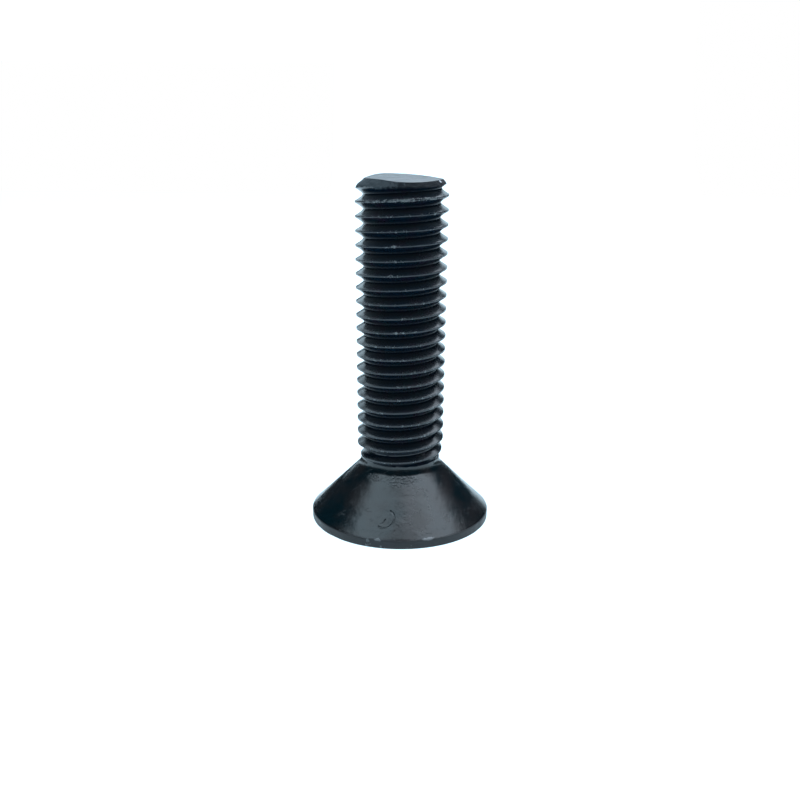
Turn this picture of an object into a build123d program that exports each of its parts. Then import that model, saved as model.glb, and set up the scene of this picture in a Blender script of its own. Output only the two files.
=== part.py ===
from build123d import *
from math import ceil, cos, radians, sqrt, tan
import os

# Countersunk socket screw, M12 x 1.75 x 45, one cold-forged and thread-rolled piece.
# Millimetres. The axis is Z, the head's face is the plane z = 0, and the point is up.

# ---- Driving sizes ----

length = 45.0               # from the head's face to the edge of the point
thread_size = 12.0          # nominal diameter of the thread
thread_play = 0.16          # how far the rolled crests stay under the nominal diameter
pitch = 1.75
thread_angle = 60.0         # between the two flanks of a groove
thread_end_turn = 25.0      # degrees from +X at which the crest line reaches the point
chamfer_angle = 45.0        # of the point, from the axis
point_inset = 0.15          # the point's face is this much smaller in radius than the root
point_crown = 0.6           # how far the end of the cropped wire bulges past the point's edge

head_diameter = 24.9        # over the rim
rim_height = 1.15           # the short cylinder between the face and the cone
head_angle = 90.0           # full angle of the countersunk cone
rim_rounding = 0.25         # both edges of the rim
neck_length = 0.6           # smooth shank between the cone and the first trace of thread
neck_fillet = 1.2           # where the neck meets the cone
runout_length = 1.6         # from the first trace of thread to full crests
root_rise = 1.4             # over which the groove's floor climbs from the root to the neck

socket_flats = 8.05         # hexagon across flats, for an 8 mm key
socket_depth = 5.0
socket_break = 0.15         # the broken edge round the socket's mouth
shoulder_margin = 1.9       # from the socket's corners to the edge of the punch's mark
shoulder_depth = 0.1        # how far the punch's shoulder sank into the face

# ---- Sizes that follow ----

sharp_height = pitch * sqrt(3) / 2                  # of the 60-degree triangle
crest_radius = (thread_size - thread_play) / 2
crest_flat = pitch / 8
root_radius = crest_radius - 17 / 24 * sharp_height
flank_slope = tan(radians(thread_angle / 2))
root_flat = pitch - crest_flat - 2 * (crest_radius - root_radius) * flank_slope
ridge_base_radius = root_radius - root_flat / 4 / flank_slope   # the ridge stands this deep in the core
neck_radius = thread_size / 2 - 3 / 8 * sharp_height  # the blank is the pitch diameter
point_radius = root_radius - point_inset

head_radius = head_diameter / 2
cone_top = rim_height + (head_radius - neck_radius) / tan(radians(head_angle / 2))
neck_top = cone_top + neck_length
socket_corner = socket_flats / 2 / cos(radians(30))

# The ridge and the turned outlines reach this far past the surfaces that trim them.
overrun = 0.3


def lathe(points):
    """A solid turned about Z from an outline of (radius, height) points."""
    outline = Polyline(*[(radius, 0, height) for radius, height in points], close=True)
    return revolve(make_face(outline), Axis.Z)


def thread_turn(start_height):
    """The four faces of one turn of the ridge, and the corners of its section at both ends."""
    half_crest = crest_flat / 2
    half_base = half_crest + (crest_radius - ridge_base_radius) * flank_slope

    def edge_helix(radius, offset):
        turn = Helix(pitch=pitch, height=pitch, radius=radius, center=(0, 0, start_height + offset))
        return turn.rotate(Axis.Z, thread_end_turn)

    base_low = edge_helix(ridge_base_radius, -half_base)
    crest_low = edge_helix(crest_radius, -half_crest)
    crest_high = edge_helix(crest_radius, half_crest)
    base_high = edge_helix(ridge_base_radius, half_base)
    corners = [base_low, crest_low, crest_high, base_high]
    faces = []
    for number, corner in enumerate(corners):
        neighbour = corners[(number + 1) % len(corners)]
        faces.append(Face.make_surface_from_curves(corner, neighbour))
    return faces, corners


def thread_ridge():
    """The rolled ridge as one closed solid of whole turns, from inside the neck to past the point."""
    turns = ceil((length + pitch - cone_top) / pitch)
    faces = []
    for turn in range(turns):
        start_height = length - (turns - 1 - turn) * pitch
        turn_faces, corners = thread_turn(start_height)
        faces.extend(turn_faces)
        if turn == 0:
            faces.append(Face(Wire.make_polygon([corner @ 0 for corner in corners])))
        if turn == turns - 1:
            faces.append(Face(Wire.make_polygon([corner @ 1 for corner in corners])))
    return Solid(Shell(faces))


def thread_envelope():
    """The turned outline that the ridge is trimmed to: runout, chamfer and the crowned end."""
    runout_slope = (crest_radius - neck_radius) / runout_length
    clear_radius = crest_radius + overrun
    chamfer_length = (clear_radius - point_radius) / tan(radians(chamfer_angle))
    top = (0, 0, length + point_crown)
    edge = (point_radius, 0, length)
    side = Polyline(
        top,
        (0, 0, cone_top),
        (neck_radius - neck_length * runout_slope, 0, cone_top),
        (clear_radius, 0, neck_top + (clear_radius - neck_radius) / runout_slope),
        (clear_radius, 0, length - chamfer_length),
        edge,
    )
    crown = TangentArc(top, edge, tangent=(1, 0, 0))
    return revolve(make_face(side + crown), Axis.Z)


def threaded_shank():
    """The core with the ridge round it, trimmed at both ends."""
    core_height = length + point_crown + overrun - cone_top
    core = Solid.make_cylinder(root_radius, core_height, Plane((0, 0, cone_top)))
    return (core + thread_ridge()) & thread_envelope()


def head_blank():
    """The forged head with its rim, cone and neck, and the cone on which the groove's floor climbs."""
    rise_slope = (neck_radius - root_radius) / root_rise
    buried_radius = root_radius - overrun
    blank = lathe([
        (0, 0),
        (head_radius, 0),
        (head_radius, rim_height),
        (neck_radius, cone_top),
        (neck_radius, neck_top),
        (buried_radius, neck_top + (neck_radius - buried_radius) / rise_slope),
        (0, neck_top + (neck_radius - buried_radius) / rise_slope),
    ])
    blank = fillet(circles_at(blank, cone_top), neck_fillet)
    return fillet(circles_at(blank, 0) + circles_at(blank, rim_height), rim_rounding)


def circles_at(solid, height):
    """The round edges of a turned solid at this height."""
    circles = solid.edges().filter_by(GeomType.CIRCLE)
    return circles.filter_by_position(Axis.Z, height - overrun, height + overrun)


def cut_socket(solid):
    """Cuts the punch's round mark and the hexagon socket into the head's face."""
    hexagon = RegularPolygon(socket_flats / 2, 6, major_radius=False)
    mark = Circle(socket_corner + shoulder_margin)
    solid = solid - extrude(mark, shoulder_depth) - extrude(hexagon, socket_depth)
    straight = solid.edges().filter_by(GeomType.LINE)
    mouth = straight.filter_by_position(Axis.Z, shoulder_depth, shoulder_depth)
    return chamfer(mouth, socket_break)


screw = cut_socket(head_blank() + threaded_shank())
os.makedirs("parts", exist_ok=True)
export_step(screw, "parts/screw.step")
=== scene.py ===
# %% [markdown]
# # A black countersunk socket screw, dressed for a studio picture
#
# The screw is one piece of steel: the head is forged, the thread is rolled, and the whole of it
# is then blackened. It stands on its head. The solid model comes from CAD and is loaded as a
# fixed frame. These cells make a finer mesh of the same screw around it, with worn crests, a
# knocked rim and a torn end, and give it a mottled black finish. Lengths are written in
# millimetres, as on a drawing, and MM turns them into Blender's metres.

# %% Load the CAD frame
import random
from math import atan2, ceil, cos, degrees, hypot, pi, radians, sin, sqrt, tan

import bmesh
import bpy
from mathutils import Matrix, Vector, noise


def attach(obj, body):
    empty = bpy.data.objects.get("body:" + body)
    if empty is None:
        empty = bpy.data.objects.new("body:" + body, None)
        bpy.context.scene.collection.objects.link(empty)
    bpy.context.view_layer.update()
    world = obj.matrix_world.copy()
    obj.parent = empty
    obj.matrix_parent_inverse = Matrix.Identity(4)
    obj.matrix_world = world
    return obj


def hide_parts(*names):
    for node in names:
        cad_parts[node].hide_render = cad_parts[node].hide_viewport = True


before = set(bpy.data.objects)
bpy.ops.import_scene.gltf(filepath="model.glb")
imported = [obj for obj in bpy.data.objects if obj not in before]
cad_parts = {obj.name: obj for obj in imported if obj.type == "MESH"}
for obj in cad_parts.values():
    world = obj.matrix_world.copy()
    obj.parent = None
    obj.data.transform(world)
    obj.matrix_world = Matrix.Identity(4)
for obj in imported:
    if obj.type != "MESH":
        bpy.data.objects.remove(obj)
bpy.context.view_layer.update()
MM = 0.001

# %% [markdown]
# ## The sizes of the screw
#
# An M12 countersunk screw has a 90-degree cone under a flat face, and a coarse thread of
# 1.75 mm pitch. The mesh has to fit the CAD solid, so it is built from the same few sizes.
# Everything else, such as the depth of a groove, follows from the 60-degree thread triangle.

# %% Sizes
LENGTH = 45.0
POINT_CROWN = 0.6
END_TOP = LENGTH + POINT_CROWN
THREAD_SIZE = 12.0
PITCH = 1.75
SHARP_HEIGHT = PITCH * sqrt(3) / 2
CREST_RADIUS = 5.92
CREST_FLAT = PITCH / 8
ROOT_RADIUS = CREST_RADIUS - 17 / 24 * SHARP_HEIGHT
# The blank that the dies roll is as wide as the thread's pitch diameter.
NECK_RADIUS = THREAD_SIZE / 2 - 3 / 8 * SHARP_HEIGHT
POINT_INSET = 0.15
POINT_RADIUS = ROOT_RADIUS - POINT_INSET
# The crest line reaches the point this many degrees round from +X.
END_TURN = 25.0
HEAD_RADIUS = 12.45
RIM_HEIGHT = 1.15
RIM_ROUNDING = 0.12
CONE_TOP = RIM_HEIGHT + HEAD_RADIUS - NECK_RADIUS
NECK_LENGTH = 0.6
NECK_TOP = CONE_TOP + NECK_LENGTH
NECK_FILLET = 1.44
FILLET_REACH = NECK_FILLET * tan(radians(22.5))
FILLET_TOP = CONE_TOP + FILLET_REACH
SOCKET_FLATS = 8.05
SOCKET_DEPTH = 5.0
SOCKET_BREAK = 0.15
SOCKET_CORNER = SOCKET_FLATS / 2 / cos(radians(30))
SHOULDER_MARGIN = 1.9
MARK_RADIUS = SOCKET_CORNER + SHOULDER_MARGIN
MARK_DEPTH = 0.1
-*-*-
_WHAT YOU SHOULD DO_
In this exercise, copy only the lines from the opening line of the material through the line where "root_rise = 1.4" appears.

_ANSWER FOR THE TASK_
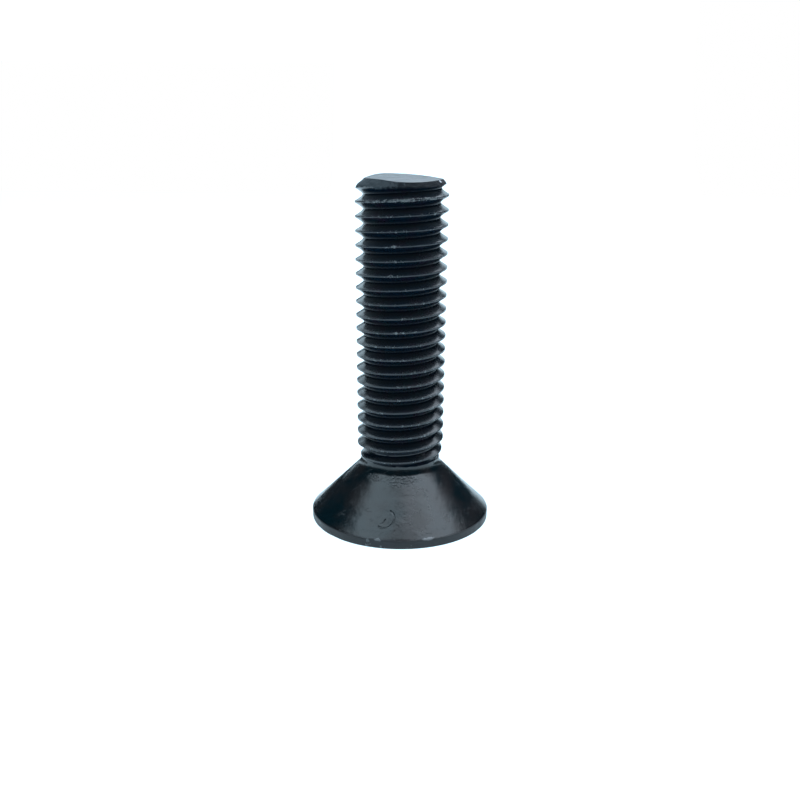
Turn this picture of an object into a build123d program that exports each of its parts. Then import that model, saved as model.glb, and set up the scene of this picture in a Blender script of its own. Output only the two files.
=== part.py ===
from build123d import *
from math import ceil, cos, radians, sqrt, tan
import os

# Countersunk socket screw, M12 x 1.75 x 45, one cold-forged and thread-rolled piece.
# Millimetres. The axis is Z, the head's face is the plane z = 0, and the point is up.

# ---- Driving sizes ----

length = 45.0               # from the head's face to the edge of the point
thread_size = 12.0          # nominal diameter of the thread
thread_play = 0.16          # how far the rolled crests stay under the nominal diameter
pitch = 1.75
thread_angle = 60.0         # between the two flanks of a groove
thread_end_turn = 25.0      # degrees from +X at which the crest line reaches the point
chamfer_angle = 45.0        # of the point, from the axis
point_inset = 0.15          # the point's face is this much smaller in radius than the root
point_crown = 0.6           # how far the end of the cropped wire bulges past the point's edge

head_diameter = 24.9        # over the rim
rim_height = 1.15           # the short cylinder between the face and the cone
head_angle = 90.0           # full angle of the countersunk cone
rim_rounding = 0.25         # both edges of the rim
neck_length = 0.6           # smooth shank between the cone and the first trace of thread
neck_fillet = 1.2           # where the neck meets the cone
runout_length = 1.6         # from the first trace of thread to full crests
root_rise = 1.4             # over which the groove's floor climbs from the root to the neck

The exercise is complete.